> [GOAL OF THE EXERCISE]:
Please repeat the records exactly from their first line, finishing at the line containing "const CHAMFER_WIDTH = 0.57;" and including it.

CAD and scene scripts
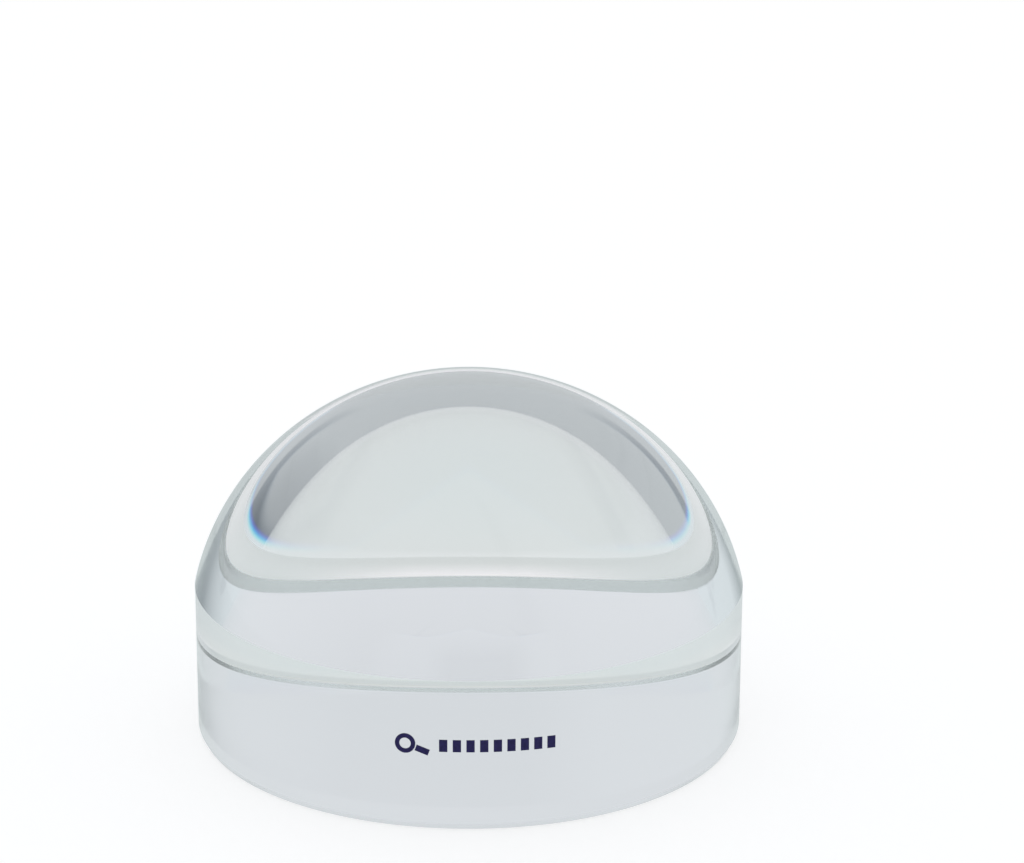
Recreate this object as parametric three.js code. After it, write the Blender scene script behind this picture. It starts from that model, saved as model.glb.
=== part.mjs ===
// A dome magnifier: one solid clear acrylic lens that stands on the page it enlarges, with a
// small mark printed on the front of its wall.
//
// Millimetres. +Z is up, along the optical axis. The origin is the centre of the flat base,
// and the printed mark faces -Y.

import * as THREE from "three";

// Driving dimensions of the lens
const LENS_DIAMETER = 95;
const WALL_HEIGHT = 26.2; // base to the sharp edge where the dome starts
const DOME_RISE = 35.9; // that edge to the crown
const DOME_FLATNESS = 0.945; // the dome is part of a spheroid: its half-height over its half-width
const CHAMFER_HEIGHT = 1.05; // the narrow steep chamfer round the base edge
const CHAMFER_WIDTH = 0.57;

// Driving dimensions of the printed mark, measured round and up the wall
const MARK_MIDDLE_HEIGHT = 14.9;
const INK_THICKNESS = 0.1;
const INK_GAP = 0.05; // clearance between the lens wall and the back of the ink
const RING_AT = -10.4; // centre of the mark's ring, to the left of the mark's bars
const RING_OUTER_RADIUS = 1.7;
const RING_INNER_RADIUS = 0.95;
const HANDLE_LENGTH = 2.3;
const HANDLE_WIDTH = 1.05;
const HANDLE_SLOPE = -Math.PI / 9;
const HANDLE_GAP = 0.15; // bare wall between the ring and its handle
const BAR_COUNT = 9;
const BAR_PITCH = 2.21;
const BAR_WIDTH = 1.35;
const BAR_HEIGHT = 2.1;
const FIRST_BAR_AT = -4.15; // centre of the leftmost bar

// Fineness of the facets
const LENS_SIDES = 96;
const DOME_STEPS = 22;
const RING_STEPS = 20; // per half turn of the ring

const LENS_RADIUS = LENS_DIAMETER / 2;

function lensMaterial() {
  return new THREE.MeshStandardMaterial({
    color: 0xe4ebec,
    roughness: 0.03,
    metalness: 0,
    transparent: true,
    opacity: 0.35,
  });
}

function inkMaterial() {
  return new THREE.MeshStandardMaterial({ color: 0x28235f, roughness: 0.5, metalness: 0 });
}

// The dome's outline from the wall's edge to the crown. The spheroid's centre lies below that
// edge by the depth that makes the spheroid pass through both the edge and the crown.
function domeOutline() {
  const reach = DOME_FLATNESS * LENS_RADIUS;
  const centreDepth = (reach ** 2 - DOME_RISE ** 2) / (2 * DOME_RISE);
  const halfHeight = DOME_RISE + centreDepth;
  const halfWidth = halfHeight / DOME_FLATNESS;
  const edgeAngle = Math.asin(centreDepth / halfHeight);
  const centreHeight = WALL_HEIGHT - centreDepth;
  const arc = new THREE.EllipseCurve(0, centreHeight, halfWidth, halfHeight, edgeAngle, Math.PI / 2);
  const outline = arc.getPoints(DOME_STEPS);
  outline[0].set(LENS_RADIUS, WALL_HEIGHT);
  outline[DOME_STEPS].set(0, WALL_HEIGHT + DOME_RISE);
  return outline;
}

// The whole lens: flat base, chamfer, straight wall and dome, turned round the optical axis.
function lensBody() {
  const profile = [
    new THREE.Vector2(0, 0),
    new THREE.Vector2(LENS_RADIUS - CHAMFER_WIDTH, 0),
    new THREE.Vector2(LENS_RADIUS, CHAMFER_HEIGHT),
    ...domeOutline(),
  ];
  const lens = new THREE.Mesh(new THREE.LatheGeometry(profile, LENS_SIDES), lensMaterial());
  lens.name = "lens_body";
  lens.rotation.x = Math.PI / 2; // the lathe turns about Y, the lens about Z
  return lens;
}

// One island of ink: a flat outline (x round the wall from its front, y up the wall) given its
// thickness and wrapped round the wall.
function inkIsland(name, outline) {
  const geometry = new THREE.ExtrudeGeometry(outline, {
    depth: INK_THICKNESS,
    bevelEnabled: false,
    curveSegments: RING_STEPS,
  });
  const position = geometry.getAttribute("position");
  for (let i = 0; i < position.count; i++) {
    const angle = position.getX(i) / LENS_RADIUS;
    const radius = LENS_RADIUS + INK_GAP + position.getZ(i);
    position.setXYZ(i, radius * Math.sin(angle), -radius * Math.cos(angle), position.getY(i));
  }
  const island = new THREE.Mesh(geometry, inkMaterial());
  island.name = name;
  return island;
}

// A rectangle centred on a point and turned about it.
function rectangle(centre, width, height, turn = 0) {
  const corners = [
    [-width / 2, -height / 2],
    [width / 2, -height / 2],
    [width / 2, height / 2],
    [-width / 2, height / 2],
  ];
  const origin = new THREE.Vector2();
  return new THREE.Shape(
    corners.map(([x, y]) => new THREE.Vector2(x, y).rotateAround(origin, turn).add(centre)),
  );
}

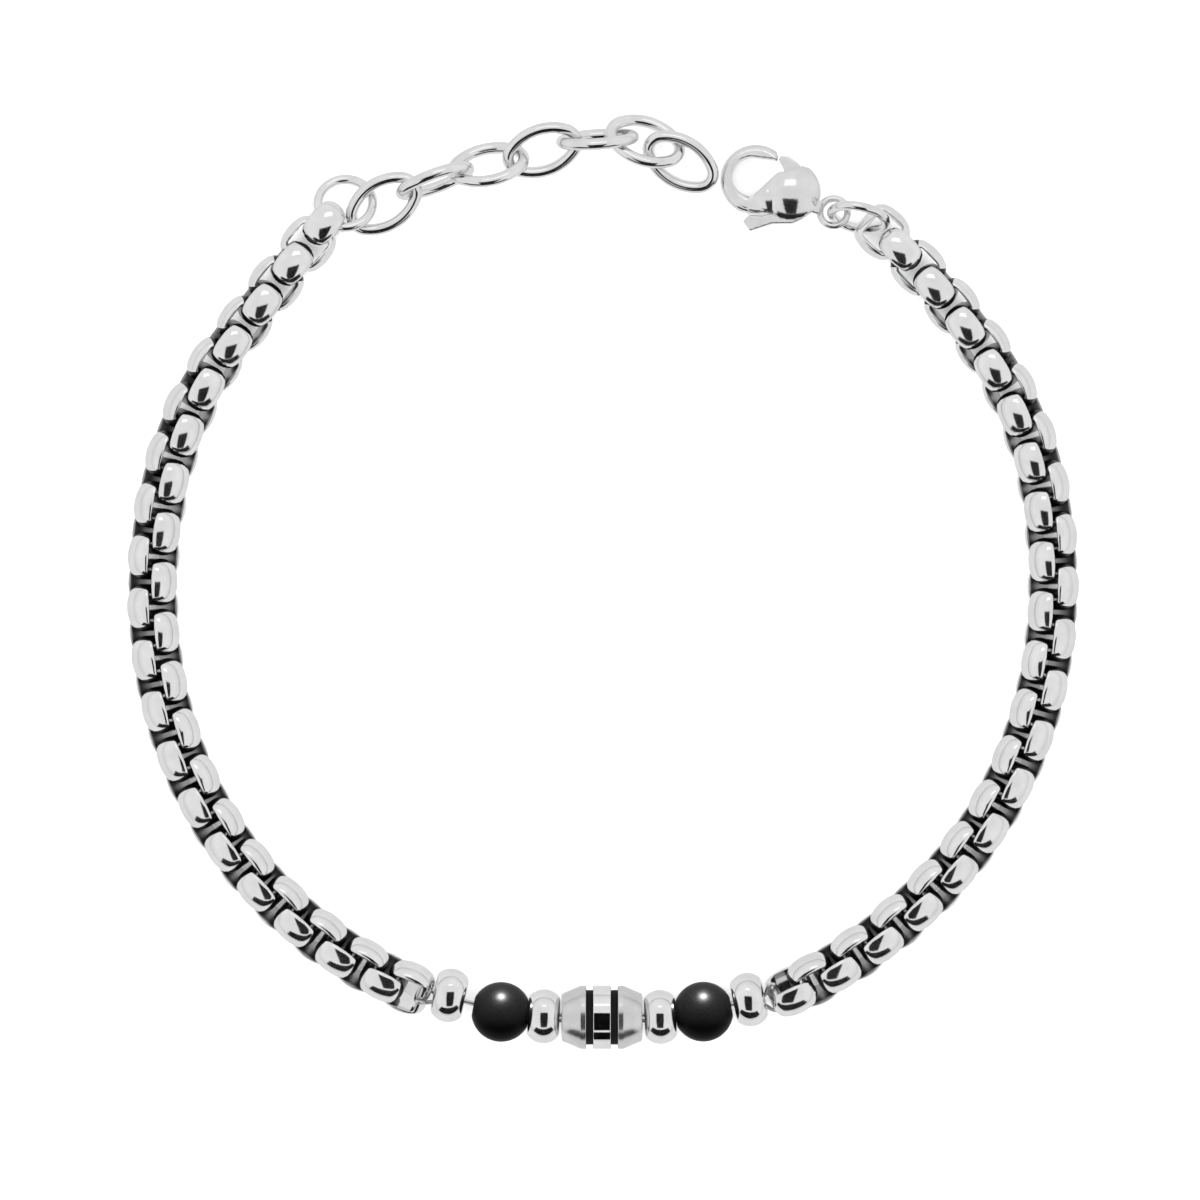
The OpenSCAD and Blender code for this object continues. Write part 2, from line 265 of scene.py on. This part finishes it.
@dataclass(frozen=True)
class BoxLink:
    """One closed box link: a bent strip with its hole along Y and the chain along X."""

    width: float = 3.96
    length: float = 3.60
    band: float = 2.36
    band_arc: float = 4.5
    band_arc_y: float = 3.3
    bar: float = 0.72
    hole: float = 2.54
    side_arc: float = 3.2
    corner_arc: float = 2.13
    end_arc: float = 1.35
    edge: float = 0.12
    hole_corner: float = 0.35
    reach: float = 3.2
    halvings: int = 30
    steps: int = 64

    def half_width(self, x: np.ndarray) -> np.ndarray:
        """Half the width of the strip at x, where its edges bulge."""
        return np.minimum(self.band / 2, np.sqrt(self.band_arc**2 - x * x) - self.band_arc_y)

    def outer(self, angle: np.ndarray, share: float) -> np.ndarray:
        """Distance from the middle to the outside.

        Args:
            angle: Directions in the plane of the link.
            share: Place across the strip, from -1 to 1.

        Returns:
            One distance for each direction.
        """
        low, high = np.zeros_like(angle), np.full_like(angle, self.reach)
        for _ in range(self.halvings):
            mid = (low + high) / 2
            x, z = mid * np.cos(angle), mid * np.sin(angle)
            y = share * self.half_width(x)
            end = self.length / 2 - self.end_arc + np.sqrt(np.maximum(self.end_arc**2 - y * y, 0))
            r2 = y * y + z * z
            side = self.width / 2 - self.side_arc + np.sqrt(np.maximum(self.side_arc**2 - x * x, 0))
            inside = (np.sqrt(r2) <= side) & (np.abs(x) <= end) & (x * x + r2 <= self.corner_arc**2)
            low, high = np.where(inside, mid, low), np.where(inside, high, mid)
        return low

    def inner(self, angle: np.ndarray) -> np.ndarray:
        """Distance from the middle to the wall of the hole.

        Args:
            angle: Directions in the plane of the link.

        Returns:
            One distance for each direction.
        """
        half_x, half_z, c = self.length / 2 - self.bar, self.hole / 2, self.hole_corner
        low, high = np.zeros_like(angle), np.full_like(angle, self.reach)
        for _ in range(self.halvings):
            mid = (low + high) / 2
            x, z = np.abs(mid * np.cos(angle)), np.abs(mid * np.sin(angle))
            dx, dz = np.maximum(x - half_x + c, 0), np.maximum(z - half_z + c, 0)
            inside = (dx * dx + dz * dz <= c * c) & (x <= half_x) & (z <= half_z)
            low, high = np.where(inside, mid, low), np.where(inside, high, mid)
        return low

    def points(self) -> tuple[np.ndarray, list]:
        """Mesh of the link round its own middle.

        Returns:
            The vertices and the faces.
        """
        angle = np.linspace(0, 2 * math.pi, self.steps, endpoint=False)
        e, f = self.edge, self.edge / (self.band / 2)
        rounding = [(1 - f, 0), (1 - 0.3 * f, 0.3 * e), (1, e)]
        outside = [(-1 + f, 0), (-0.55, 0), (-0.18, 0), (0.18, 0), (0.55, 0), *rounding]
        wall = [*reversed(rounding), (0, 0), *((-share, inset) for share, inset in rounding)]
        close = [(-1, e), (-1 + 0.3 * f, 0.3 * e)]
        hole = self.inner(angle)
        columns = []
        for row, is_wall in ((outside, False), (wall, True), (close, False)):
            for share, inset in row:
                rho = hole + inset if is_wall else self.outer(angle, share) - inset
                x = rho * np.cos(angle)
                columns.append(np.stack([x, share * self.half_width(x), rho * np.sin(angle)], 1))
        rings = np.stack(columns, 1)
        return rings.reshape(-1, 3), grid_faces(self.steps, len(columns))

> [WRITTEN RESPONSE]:
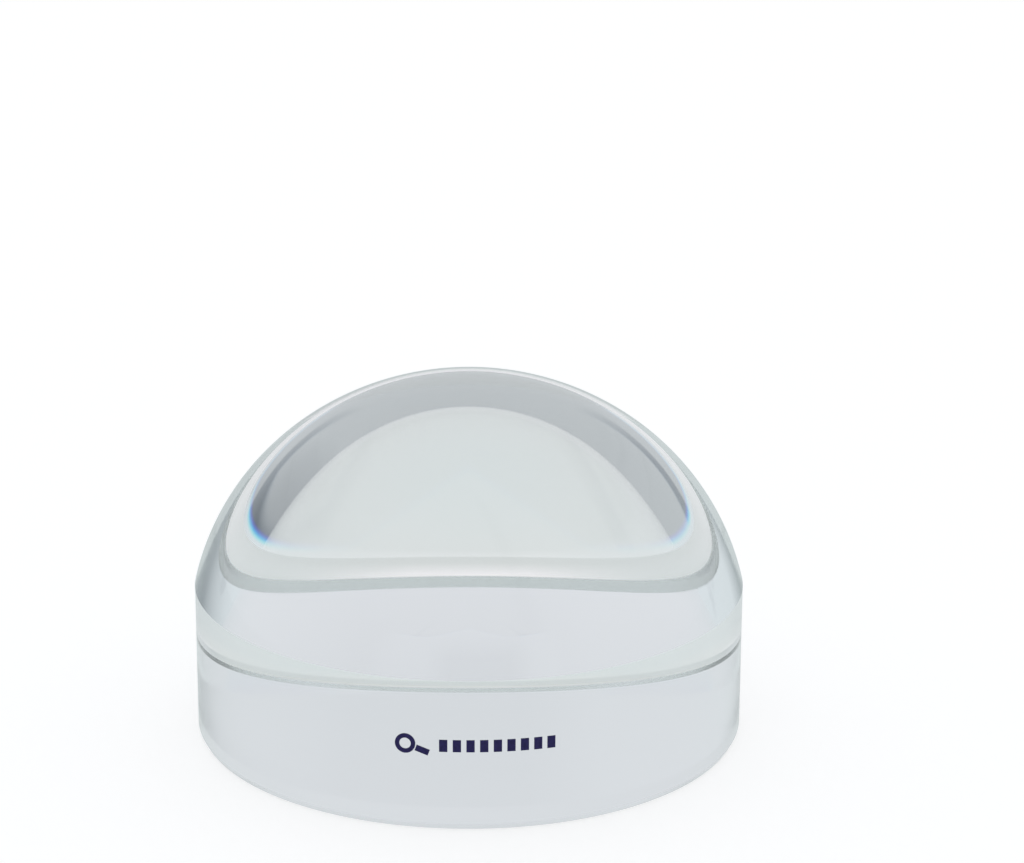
Recreate this object as parametric three.js code. After it, write the Blender scene script behind this picture. It starts from that model, saved as model.glb.
=== part.mjs ===
// A dome magnifier: one solid clear acrylic lens that stands on the page it enlarges, with a
// small mark printed on the front of its wall.
//
// Millimetres. +Z is up, along the optical axis. The origin is the centre of the flat base,
// and the printed mark faces -Y.

import * as THREE from "three";

// Driving dimensions of the lens
const LENS_DIAMETER = 95;
const WALL_HEIGHT = 26.2; // base to the sharp edge where the dome starts
const DOME_RISE = 35.9; // that edge to the crown
const DOME_FLATNESS = 0.945; // the dome is part of a spheroid: its half-height over its half-width
const CHAMFER_HEIGHT = 1.05; // the narrow steep chamfer round the base edge
const CHAMFER_WIDTH = 0.57;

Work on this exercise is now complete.